Production designer Danny Vermette, known for work on Longlegs and The Monkey, helped shape the film’s visual identity by blending the mythology of the backrooms with a 1990s aesthetic. The production used massive amounts of set dressing, including tens of thousands of square feet of yellow wallpaper and carpet spread across multiple soundstages. Vermette said the goal was to make the backrooms feel cohesive, beautiful, and disturbing at the same time, while also tying the strange interior world to the emotional decay of the characters’ everyday lives.
The film draws heavily on the concept of liminal spaces—vacant, in-between places such as abandoned malls, office hallways, parking lots, and empty stores—that have become a shared visual language online. These spaces often evoke nostalgia, isolation, and dread, especially in a culture shaped by the internet, remote work, and the decline of public-facing commercial interiors. Backrooms channels that unease through grainy footage, old-fashioned furniture, neutral color palettes, and set design that feels frozen in time.

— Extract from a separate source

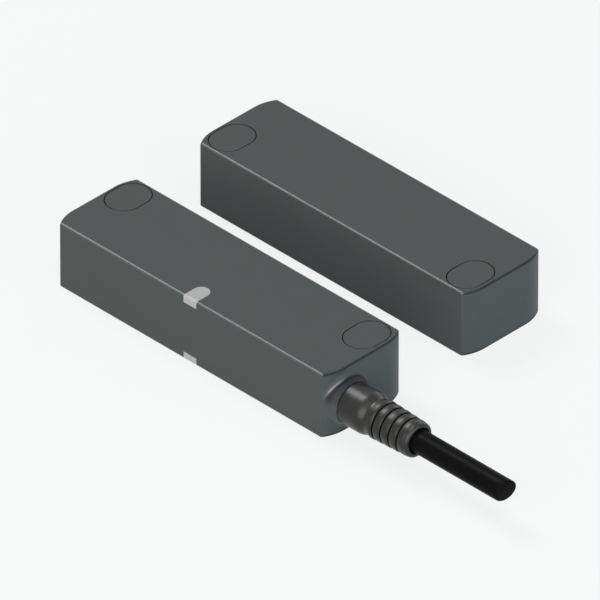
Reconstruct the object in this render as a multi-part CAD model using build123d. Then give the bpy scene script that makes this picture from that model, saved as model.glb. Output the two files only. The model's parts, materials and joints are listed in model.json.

Vermette said the project also leaned into nostalgia for the pre-smartphone 1990s, using furniture and textures that reflected the childhood imagery that originally inspired Parsons. Clark’s furniture store was designed as a key storytelling device, with its upper floors muted and sad, and its basement gradually shifting into the pale beige and yellow tones of the backrooms. The result is a horror film where the environment is not just a backdrop, but an active force shaping the story.
With its strong box office performance and reported sequel development, Backrooms has transformed a niche online horror concept into a mainstream cinematic hit.